▶ **Instructions for the task**:
Return the whole listing exactly as it stands.

▶ **Data**:
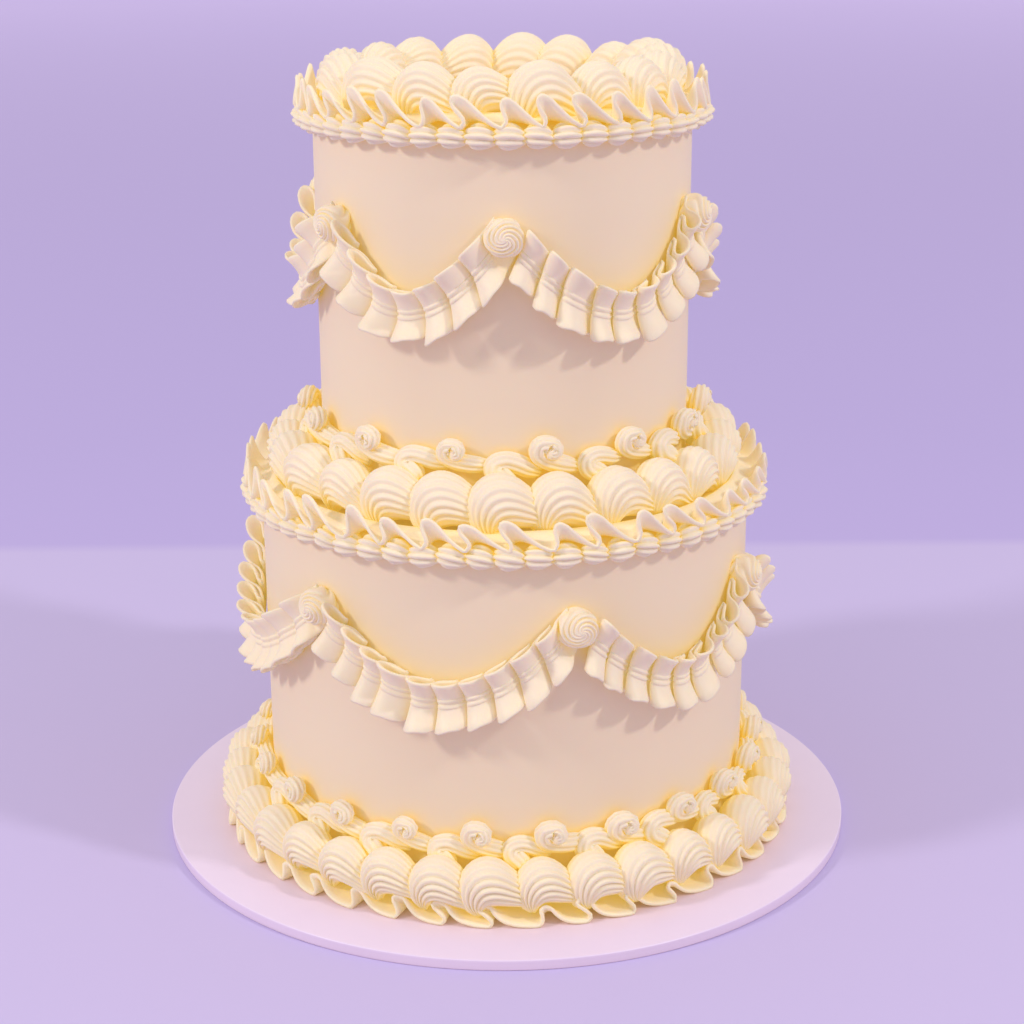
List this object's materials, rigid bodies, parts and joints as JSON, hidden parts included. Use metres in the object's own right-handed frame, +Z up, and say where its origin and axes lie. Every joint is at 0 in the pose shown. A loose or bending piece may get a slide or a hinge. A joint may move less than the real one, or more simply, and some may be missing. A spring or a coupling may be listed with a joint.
{
  "type": "tiered cake",
  "caption": "Tiered round cake on its board, with smooth ivory icing, piped shell, ruffle, bead and scroll borders, and pleated swags hung from rosettes.",
  "frame": {"origin": "centre of the cake board's underside", "axes": "+Z up through the middle of both tiers, -Y towards the front that the picture shows, +X to the viewer's right"},
  "size_m": [0.3, 0.3, 0.3353],
  "materials": {
    "smooth_icing": "smooth ivory buttercream with a soft, slightly waxy sheen",
    "piped_icing": "piped ivory buttercream, fine ridges, golden in the deep folds",
    "board": "white coated cake card, satin"
  },
  "bodies": {
    "root": {"cake_board": "board", "lower_tier": "smooth_icing", "upper_tier": "smooth_icing", "base_ruffle": "piped_icing", "base_shells": "piped_icing", "base_scrolls": "piped_icing", "ledge_beads": "piped_icing", "ledge_ruffle": "piped_icing", "ledge_shells": "piped_icing", "ledge_scrolls": "piped_icing", "top_beads": "piped_icing", "top_ruffle": "piped_icing", "top_shells": "piped_icing", "lower_swag_1": "piped_icing", "lower_swag_2": "piped_icing", "lower_swag_3": "piped_icing", "lower_swag_4": "piped_icing", "lower_swag_5": "piped_icing", "lower_swag_6": "piped_icing", "lower_rosette_1": "piped_icing", "lower_rosette_2": "piped_icing", "lower_rosette_3": "piped_icing", "lower_rosette_4": "piped_icing", "lower_rosette_5": "piped_icing", "lower_rosette_6": "piped_icing", "upper_swag_1": "piped_icing", "upper_swag_2": "piped_icing", "upper_swag_3": "piped_icing", "upper_swag_4": "piped_icing", "upper_swag_5": "piped_icing", "upper_swag_6": "piped_icing", "upper_rosette_1": "piped_icing", "upper_rosette_2": "piped_icing", "upper_rosette_3": "piped_icing", "upper_rosette_4": "piped_icing", "upper_rosette_5": "piped_icing", "upper_rosette_6": "piped_icing"}
  },
  "joints": []
}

▶ **Written answer**:
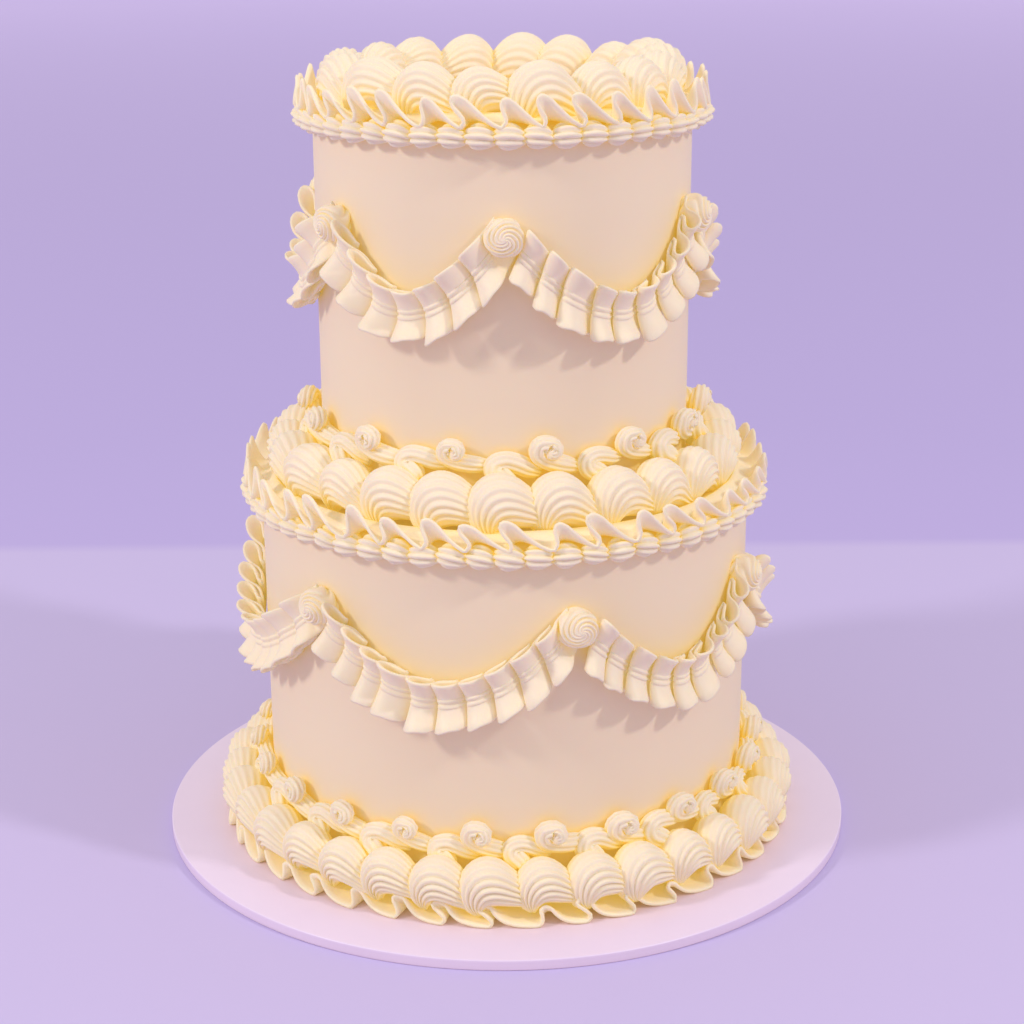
List this object's materials, rigid bodies, parts and joints as JSON, hidden parts included. Use metres in the object's own right-handed frame, +Z up, and say where its origin and axes lie. Every joint is at 0 in the pose shown. A loose or bending piece may get a slide or a hinge. A joint may move less than the real one, or more simply, and some may be missing. A spring or a coupling may be listed with a joint.
{
  "type": "tiered cake",
  "caption": "Tiered round cake on its board, with smooth ivory icing, piped shell, ruffle, bead and scroll borders, and pleated swags hung from rosettes.",
  "frame": {"origin": "centre of the cake board's underside", "axes": "+Z up through the middle of both tiers, -Y towards the front that the picture shows, +X to the viewer's right"},
  "size_m": [0.3, 0.3, 0.3353],
  "materials": {
    "smooth_icing": "smooth ivory buttercream with a soft, slightly waxy sheen",
    "piped_icing": "piped ivory buttercream, fine ridges, golden in the deep folds",
    "board": "white coated cake card, satin"
  },
  "bodies": {
    "root": {"cake_board": "board", "lower_tier": "smooth_icing", "upper_tier": "smooth_icing", "base_ruffle": "piped_icing", "base_shells": "piped_icing", "base_scrolls": "piped_icing", "ledge_beads": "piped_icing", "ledge_ruffle": "piped_icing", "ledge_shells": "piped_icing", "ledge_scrolls": "piped_icing", "top_beads": "piped_icing", "top_ruffle": "piped_icing", "top_shells": "piped_icing", "lower_swag_1": "piped_icing", "lower_swag_2": "piped_icing", "lower_swag_3": "piped_icing", "lower_swag_4": "piped_icing", "lower_swag_5": "piped_icing", "lower_swag_6": "piped_icing", "lower_rosette_1": "piped_icing", "lower_rosette_2": "piped_icing", "lower_rosette_3": "piped_icing", "lower_rosette_4": "piped_icing", "lower_rosette_5": "piped_icing", "lower_rosette_6": "piped_icing", "upper_swag_1": "piped_icing", "upper_swag_2": "piped_icing", "upper_swag_3": "piped_icing", "upper_swag_4": "piped_icing", "upper_swag_5": "piped_icing", "upper_swag_6": "piped_icing", "upper_rosette_1": "piped_icing", "upper_rosette_2": "piped_icing", "upper_rosette_3": "piped_icing", "upper_rosette_4": "piped_icing", "upper_rosette_5": "piped_icing", "upper_rosette_6": "piped_icing"}
  },
  "joints": []
}